Further, the Directive provides that management officials “shall assess TSO daily fitness for duty within 30 minutes of the start of each TSO’s work shift.” Id. at 3. This is referred to as the “Start-of-Shift Observation.” Id. During the Start-of-Shift Observation, and over the course of the shift, management officials, and in some cases, Lead Transportation Security Officers (“LTSOs”), “will observe each TSO for signs of fatigue, impairment, sluggishness, and/or glassy eyes.” Id. According to the Directive, “a TSO who reports for work unfit for duty may be placed on absence without leave (AWOL) status[.]” Id. And, if a TSO is repeatedly found to be unfit for duty, the officer “shall be notified in writing of that determination and may be subject to

discipline,” in accordance with TSA Management Directive No. 1100.75-3 (ECF 16-4, “TSA Handbook”). ECF 16-3 at 3. With respect to a TSO who is impaired due to sleep deprivation, medication, and/or the failure to take prescription medication as directed, the Directive outlines the following procedures, id. at 3: (1) If a management official has a reasonable belief a TSO is not fit for duty, or if the TSO discloses that he or she has a fitness for duty impairment and his/her supervisor concurs, the management official may offer the TSO an opportunity to recover, e.g., taking a short break to address his/her condition.

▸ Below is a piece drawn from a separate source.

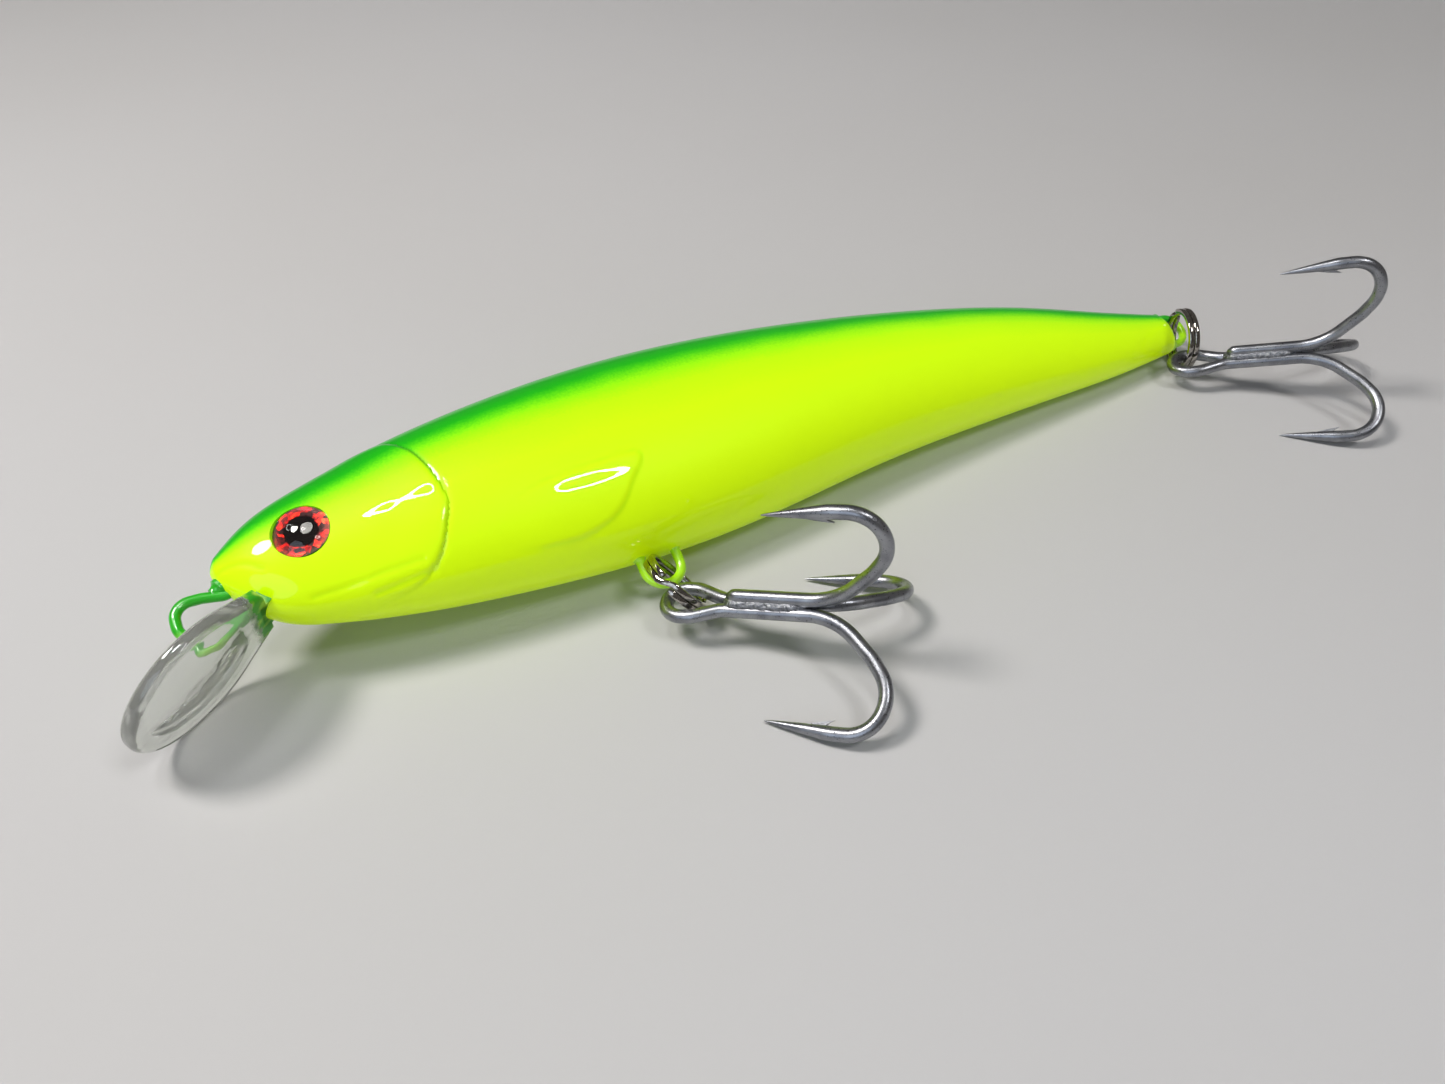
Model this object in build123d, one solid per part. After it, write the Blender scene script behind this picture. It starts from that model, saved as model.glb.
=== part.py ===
from build123d import *
import copy
import math
import os

# Crankbait lure, long minnow shape, in millimetres and degrees.
# Each piece is modelled upright: x runs from the nose back to the tail, y to the lure's right
# and z to its back. LYING then lays the lure on its right side, the way it rests.

# ---- Body
body_length = 161.5
back_height = 17.7
belly_depth = 14.0
body_width = 20.0
wall = 1.8
cavity_start = 26.0
cavity_end_margin = 13.0
cavity_station_gap = 5.0
end_round = 1.4
end_round_share = 0.85     # share of the end face's tightest curve that the rounding may take

# Side and top outlines: share of the length, of the back height, of the belly depth, of the width.
OUTLINE = [
    (0.000, 0.07, 0.10, 0.11),
    (0.025, 0.26, 0.47, 0.37),
    (0.072, 0.47, 0.74, 0.56),
    (0.143, 0.67, 0.88, 0.77),
    (0.235, 0.85, 0.97, 0.94),
    (0.347, 0.98, 1.00, 1.00),
    (0.470, 1.00, 0.88, 1.00),
    (0.593, 0.93, 0.67, 0.91),
    (0.715, 0.80, 0.54, 0.765),
    (0.827, 0.61, 0.46, 0.59),
    (0.920, 0.38, 0.39, 0.42),
    (1.000, 0.20, 0.28, 0.25),
]

# ---- Inside the body
rib_thickness = 1.6
front_rib_x = 46.5
mid_rib_x = 61.0
rear_rib_x = 78.0
tail_rib_x = 122.0
boss_radius = 2.3
peg_radius = 1.1
peg_length = 2.6
peg_clearance = 0.05
peg_depth_extra = 0.3
BOSSES = [(31.0, 8.5), (69.0, 12.0), (97.5, 8.0), (128.0, 2.5)]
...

(2) If the TSO is unable to address his/her physical impairment, the supervisor may permit the affected employee to request leave . . . . If the TSO does not have a sufficient leave balance, he or she may request leave without pay (LWOP).

(a) A TSO who is not fit for duty is responsible for requesting appropriate leave, e.g.,, [sic] annual leave, sick leave, compensatory time off, if available, or LWOP following established procedures for requesting unscheduled leave.

(b) If the TSO fails to follow established procedures for requesting unscheduled leave under these circumstances, he/she will be placed in an AWOL status for the remainder of the workday.

NOTE: Before an employee is placed in an AWOL status, concurrence may be obtained from HQ [Employee Relations (“ER”)] and/or field counsel.

(3) TSOs who repeatedly fail to demonstrate fitness for duty must be notified in writing that future instances of reporting not fit for duty will be charged as AWOL. (a) While not itself a disciplinary action, AWOL is a basis for discipline as outlined in [the TSA Handbook].

(b) A TSO charged as AWOL or repeatedly reporting not fit for duty may be subject to disciplinary action.